Für mich wurden diese paar Stunden am Samstag nachmittag und am Abend zu einem ganz besonderen emotionalen Erlebnis: Freude, Trauer, Melancholie, Verstörung, Wut, Angst und viele andere Gefühle sausten durch meinen Körper. Ich bin ein sehr sensitiver Mensch und nahm einerseits all dies bei meinen neuen Freund/innen wahr und fühlte es mit, durchlitt aber ebenso die Geschichte meiner Elterngeneration die der Gastarbeiter, noch einmal, ihr Ankommen in Deutschland, ihre Sehnsüchte, ihre Wünsche, ihre Ängste und Traumata. 
Ich begeisterte mich für den syrischen Dabke, den ich zuvor nur aus YouTube kannte, der aber auch dem griechischen und türkischen Tanz so ähnlich ist. Als ich mich dazu bewegte, fühlte ich mich in meine Kindheit und Jugend zurückversetzt, fühlte Melancholie und Freude. Als sich mir einzelne Mitglieder von Schams beim Tanzen näher kamen, fühlte ich eine ganz neue Art der Annäherung, die nichts mit Verführung, sondern Kennenlernen über das Tanzen zu tun hatte, über Einverständnis, Offenheit, Willkommenheißen - und zwar in beide Richtungen. 
Als ich beim Theater zuschaute, verstand ich merkwürdigerweise alles, obwohl es so viele Dinge waren, die mich kaum betrafen, aber es waren Emotionen im Raum, eine Intensität in diesem Gallus Theater, wie ich das noch nie erlebt habe. Es wurde geschnieft, es wurde wütend reingerufen, ich spürte Widerspruch, man spürte die Angst und die Trauer. Ich spürte die Traumata der Schauspieler/innen, aber auch die der Zuschauer/innen. Ich spürte, was diese wunderbaren Menschen noch alles verarbeiten müssen und wie unsagbar schwer das ist. Als ein Schauspieler in seiner Rolle sagte, dass er ebenso Opfer sei (er hatte in einer früheren Szene als Täter agiert, floh dann ebenso vor dem Regime), kam deutlich der Widerspruch, nicht nur auf der Bühne, sondern aus dem Publikum. Viele waren nicht zufrieden, sagten: du bist kein Opfer, wie kannst du uns, den wahren Opfern, das sagen, wie kannst du dich auf unsere Stufe stellen, schäm dich!
Eine wunderschöne Kooperation gingen auch der schöne Vahid Behroz aus dem Iran und die zauberhafte Yara Bilto aus Syrien ein, die gemeinsam spielten und sangen. Cahid mit soooo viel Gefühl, Yara mit so viel Zartheit. Arabisch ist, so stellte ich erneut fest, eine Singsprache. Sie sollte am besten immer gesungen werden. Und in Vahid habe ich mich etwas verliebt - genauso wie in einen der Schams Theaterspieler. :-D
Parwiz Rahimis Ausstellung heißt "Smile Afghanistan" und sie ging leider etwas unter in dem ganzen Chaos und Trubel eines Festes. Doch auch diese Bilder rufen ganz besondere Emotionen hervor, die bei mir zwischen Melancholie und Freude wechselten.
Am Ende des Abends war ich müde, aber auch schrecklich dankbar über dieses Projekt - und über die wunderbaren Menschen, die ich ständig kennenlernen darf. 

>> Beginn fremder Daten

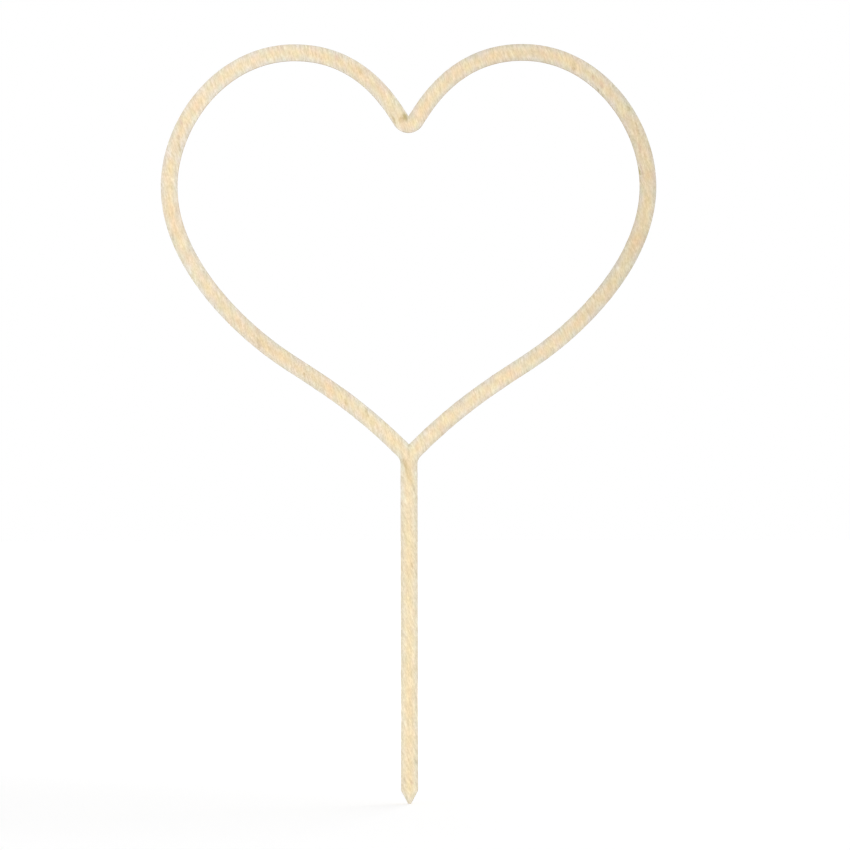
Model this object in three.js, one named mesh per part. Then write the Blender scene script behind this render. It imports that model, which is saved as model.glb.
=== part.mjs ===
import * as THREE from 'three';

// A cake topper cut from one sheet of thin three-ply wood: an open heart drawn as a band of even
// width, on a straight stake with a pointed end. Nothing is joined along the outline. What makes
// the piece is the sheet itself: two face veneers, a core veneer whose grain runs across them,
// and the two glue lines that hold the three together, all cut through in one pass.
//
// Millimetres. X runs across the heart, Y through the sheet with the front face at -Y, and Z up
// the stake. The origin is the tip of the stake, halfway through the sheet.

// The heart. Its height runs from the tops of the lobes down to the point under the heart where
// the outer edges of the two arms would meet, if the stake did not take their place.
const heartWidth = 150;
const heartHeight = 128.4;
const cleftDepth = 21.8;
const bandWidth = 5;

// The stake. Its length runs from the tip up to that same point.
const stakeLength = 101.6;
const stakeWidth = 5.1;
const pointLength = 4;
const pointShoulderRadius = 1.5;
const tipWidth = 0.8;
const tipCornerRadius = 0.3;

// The rounded corners where the arms run into the sides of the stake.
const armFilletRadius = 3.5;

// The sheet, layer by layer.
const faceVeneerThickness = 0.9;
const coreVeneerThickness = 1;
const glueLineThickness = 0.1;

// How closely straight facets follow the curves.
const facetLength = 1.8;
const cornerFacetAngle = Math.PI / 18;

// How the outer edge of one half of the heart runs: out of the cleft, over the top of the lobe,
// past the widest point, down the flank and in along the arm. A heading is the way the edge runs
// at a station, clockwise from straight up.
const lobeTopOutShare = 0.46;
const widestUpShare = 0.664;
const flankOutShare = 0.54;
const flankUpShare = 0.25;
const cleftHeading = THREE.MathUtils.degToRad(33);
const lobeTopHeading = THREE.MathUtils.degToRad(90);
const widestHeading = THREE.MathUtils.degToRad(180);
const flankHeading = THREE.MathUtils.degToRad(235);
const armHeading = THREE.MathUtils.degToRad(223);

// How long a curve's two handles are, as shares of the straight distance between its stations.
const innerLobeHandleShares = [0.15, 0.53];
const outerLobeHandleShares = [0.4, 0.35];
const flankHandleShares = [0.36, 0.28];
const armHandleShares = [0.22, 0.48];

const halfHeart = heartWidth / 2;
const halfStake = stakeWidth / 2;
const heartTop = stakeLength + heartHeight;

function station(out, up, heading) {
  return {
    point: new THREE.Vector2(out, up),
    direction: new THREE.Vector2(Math.sin(heading), Math.cos(heading)),
  };
}

const cleft = station(0, heartTop - cleftDepth, cleftHeading);
const lobeTop = station(lobeTopOutShare * halfHeart, heartTop, lobeTopHeading);
const widest = station(halfHeart, stakeLength + widestUpShare * heartHeight, widestHeading);
const flank = station(
  flankOutShare * halfHeart,
  stakeLength + flankUpShare * heartHeight,
  flankHeading,
);
const armsMeet = station(0, stakeLength, armHeading);

// One smooth curve that leaves a station and arrives at the next along their headings.
function curveBetween(from, to, [leavingShare, arrivingShare]) {
  const distance = from.point.distanceTo(to.point);
  const leaving = from.direction.clone().multiplyScalar(leavingShare * distance);
  const arriving = to.direction.clone().multiplyScalar(arrivingShare * distance);
  return new THREE.CubicBezierCurve(
    from.point,
    from.point.clone().add(leaving),
    to.point.clone().sub(arriving),
    to.point,
  );
}

// Walks along the outer edge in even steps. Each step knows which way the band lies from it.
function walkOuterEdge() {
  const curves = [
    curveBetween(cleft, lobeTop, innerLobeHandleShares),
    curveBetween(lobeTop, widest, outerLobeHandleShares),
    curveBetween(widest, flank, flankHandleShares),
    curveBetween(flank, armsMeet, armHandleShares),
  ];
  const steps = [];
  for (const curve of curves) {
    const count = Math.ceil(curve.getLength() / facetLength);
    const first = steps.length === 0 ? 0 : 1;
    for (let i = first; i <= count; i += 1) {
      const along = curve.getTangentAt(i / count);
      steps.push({
        point: curve.getPointAt(i / count),
        inward: new THREE.Vector2(along.y, -along.x),
      });
    }
  }
  return steps;
}

// The walk moved sideways by one distance: towards the band's inside, or away if it is negative.
function offsetEdge(steps, distance) {
  return steps.map(({ point, inward }) => point.clone().addScaledVector(inward, distance));
}

// Finds where a line of points first comes down to a given distance from the middle.
function whereItReaches(points, out) {
  const after = points.findIndex((point, i) => i > 0 && points[i - 1].x > out && point.x <= out);
  const before = after - 1;
  const share = (points[before].x - out) / (points[before].x - points[after].x);
  return { before, point: points[before].clone().lerp(points[after], share) };
}

// Points on an arc between two directions from its centre, ends included, the shorter way round.
function arc(centre, radius, fromDirection, toDirection) {
  const start = Math.atan2(fromDirection.y, fromDirection.x);
  const full = 2 * Math.PI;
  let turn = Math.atan2(toDirection.y, toDirection.x) - start;
  turn -= full * Math.round(turn / full);
  const count = Math.max(1, Math.ceil(Math.abs(turn) / cornerFacetAngle));
  return Array.from({ length: count + 1 }, (_, i) => {
    const angle = start + (turn * i) / count;
    const direction = new THREE.Vector2(Math.cos(angle), Math.sin(angle));
    return centre.clone().addScaledVector(direction, radius);
  });
}

// Rounds the convex corner between two straight runs, keeping to the right of the way along them.
function roundedCorner(before, corner, after, radius) {
  const arriving = corner.clone().sub(before).normalize();
  const leaving = after.clone().sub(corner).normalize();
  const halfTurn = Math.acos(THREE.MathUtils.clamp(arriving.dot(leaving), -1, 1)) / 2;
  const start = corner.clone().addScaledVector(arriving, -radius * Math.tan(halfTurn));
  const outOfStart = new THREE.Vector2(-arriving.y, arriving.x);
  const outOfEnd = new THREE.Vector2(-leaving.y, leaving.x);
  const centre = start.clone().addScaledVector(outOfStart, -radius);
  return arc(centre, radius, outOfStart, outOfEnd);
}

// The right half of the outside, from the cleft down to the tip: the heart's outer edge as far as
// the fillet, the fillet round into the side of the stake, the stake and its point. The point is
// blunt, with rounded corners, so that it parts sponge and icing without tearing them.
function rightHalfOutside(steps) {
  const filletOut = halfStake + armFilletRadius;
  const filletCentres = offsetEdge(steps, -armFilletRadius);
  const fillet = whereItReaches(filletCentres, filletOut);
  const edge = steps.slice(0, fillet.before + 1);
  const towardsArm = edge[edge.length - 1].inward;
  const towardsStake = new THREE.Vector2(-1, 0);
  const stakeSideTop = new THREE.Vector2(halfStake, fillet.point.y);
  const shoulder = new THREE.Vector2(halfStake, pointLength);
  const tipCorner = new THREE.Vector2(tipWidth / 2, 0);
  const tip = new THREE.Vector2(0, 0);
  return [
    ...offsetEdge(edge, 0),
    ...arc(fillet.point, armFilletRadius, towardsArm, towardsStake).slice(1),
    ...roundedCorner(stakeSideTop, shoulder, tipCorner, pointShoulderRadius),
    ...roundedCorner(shoulder, tipCorner, tip, tipCornerRadius),
  ];
}

// The right half of the opening: the outer edge moved in by the width of the band. The sharp cleft
// outside turns into a round nose inside, and the two arms end in a sharp notch over the stake.
function rightHalfOpening(steps) {
  const straightDown = new THREE.Vector2(0, -1);
  const nose = arc(cleft.point, bandWidth, straightDown, steps[0].inward);
  const innerEdge = offsetEdge(steps, bandWidth);
  const notch = whereItReaches(innerEdge, 0);
  return [
    new THREE.Vector2(0, cleft.point.y - bandWidth),
    ...nose.slice(1),
    ...innerEdge.slice(1, notch.before + 1),
    new THREE.Vector2(0, notch.point.y),
  ];
}

// Closes a right half into a whole outline with its mirror image. Points on the middle line stay
// single.
function mirrored(rightHalf) {
  const leftHalf = rightHalf
    .filter((point) => point.x !== 0)
    .map((point) => new THREE.Vector2(-point.x, point.y))
    .reverse();
  return [...rightHalf, ...leftHalf];
}

// The whole outline. The opening runs the other way round from the outside, as a hole has to.
function topperOutline() {
  const steps = walkOuterEdge();
  const outline = new THREE.Shape(mirrored(rightHalfOutside(steps)));
  outline.holes.push(new THREE.Path(mirrored(rightHalfOpening(steps)).reverse()));
  return outline;
}

// Stands the flat outline up: its own height becomes Z, and its thickness runs towards the front.
const standUp = new THREE.Matrix4().makeBasis(
  new THREE.Vector3(1, 0, 0),
  new THREE.Vector3(0, 0, 1),
  new THREE.Vector3(0, -1, 0),
);

// One layer of the sheet, from its front side at Y = front to its rear side.
function layer(name, outline, front, thickness, material) {
  const geometry = new THREE.ExtrudeGeometry(outline, { depth: thickness, bevelEnabled: false });
  geometry.applyMatrix4(standUp);
  geometry.translate(0, front + thickness, 0);
  const mesh = new THREE.Mesh(geometry, material);
  mesh.name = name;
  return mesh;
}

function faceWood() {
  return new THREE.MeshStandardMaterial({ color: 0xeadbbe, roughness: 0.7, metalness: 0 });
}

function coreWood() {
  return new THREE.MeshStandardMaterial({ color: 0xdcc398, roughness: 0.8, metalness: 0 });
}

function glue() {
  return new THREE.MeshStandardMaterial({ color: 0x7a5836, roughness: 0.6, metalness: 0 });
}

// The layers in their order from front to rear, each resting face to face on the one before.
function topper() {
  const outline = topperOutline();
  const stack = [
    ['front_veneer', faceVeneerThickness, faceWood()],
    ['front_glue_line', glueLineThickness, glue()],
    ['core_veneer', coreVeneerThickness, coreWood()],
    ['rear_glue_line', glueLineThickness, glue()],
    ['rear_veneer', faceVeneerThickness, faceWood()],
  ];
  const sheetThickness = stack.reduce((sum, [, thickness]) => sum + thickness, 0);
  const group = new THREE.Group();
  let front = -sheetThickness / 2;
  for (const [name, thickness, material] of stack) {
    group.add(layer(name, outline, front, thickness, material));
    front += thickness;
  }
  return group;
}

export default topper();
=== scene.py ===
# %% [markdown]
# # An open heart cake topper, cut from thin plywood
#
# The object is one flat cut piece: an open heart drawn as a band of even width, on a straight
# stake with a pointed end. Nothing is joined along its outline. What it is made of shows on its
# cut edge, where three veneers lie on each other with two dark glue lines between them.
#
# The packed CAD model already has the outline and the five layers at their real size. This
# lesson keeps that outline and gives it what CAD leaves out: smooth curves in place of facets,
# softened corners, the slight hollows that a laser leaves along a cut edge, and wood that can be
# looked at closely. Lengths on the piece are in millimetres until they become a mesh, and those
# of the floor, the lamps and the camera's place are in metres.

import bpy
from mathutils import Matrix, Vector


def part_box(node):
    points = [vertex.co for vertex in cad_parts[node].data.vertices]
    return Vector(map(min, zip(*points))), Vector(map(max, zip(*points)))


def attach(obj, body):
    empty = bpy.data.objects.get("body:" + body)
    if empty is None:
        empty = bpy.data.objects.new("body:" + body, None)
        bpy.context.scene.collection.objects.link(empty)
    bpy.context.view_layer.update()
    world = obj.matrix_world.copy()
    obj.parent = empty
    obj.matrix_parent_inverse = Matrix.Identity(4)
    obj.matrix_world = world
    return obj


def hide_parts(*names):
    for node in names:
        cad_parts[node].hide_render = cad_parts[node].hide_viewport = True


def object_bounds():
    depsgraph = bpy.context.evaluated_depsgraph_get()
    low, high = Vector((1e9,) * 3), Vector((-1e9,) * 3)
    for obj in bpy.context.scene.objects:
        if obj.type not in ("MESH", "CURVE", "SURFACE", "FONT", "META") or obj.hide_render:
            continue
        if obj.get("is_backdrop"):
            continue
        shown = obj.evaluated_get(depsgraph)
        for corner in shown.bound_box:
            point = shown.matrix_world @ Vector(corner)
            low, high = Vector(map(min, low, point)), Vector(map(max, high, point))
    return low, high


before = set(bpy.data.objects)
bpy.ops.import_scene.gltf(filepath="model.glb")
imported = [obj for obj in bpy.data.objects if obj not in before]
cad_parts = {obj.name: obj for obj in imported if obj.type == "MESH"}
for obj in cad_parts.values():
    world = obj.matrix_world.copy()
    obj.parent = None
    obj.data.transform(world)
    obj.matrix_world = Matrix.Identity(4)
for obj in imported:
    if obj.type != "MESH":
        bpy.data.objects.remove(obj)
print("nodes of the CAD model:", ", ".join(sorted(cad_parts)))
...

Yara aus Syrien singt mit Vahid aus dem Iran
Die Theatergruppe Schams mit sehr kritischem Theaterstück







Theaterleute der Gruppe Schams haben die Musikbühne übernommen und singen traditionelle syrische Lieder
Foto-Vernissage von Parwiz Rahimi

Und dann begannen wir alle zu tanzen, erst die Syrer - und danach wir anderen.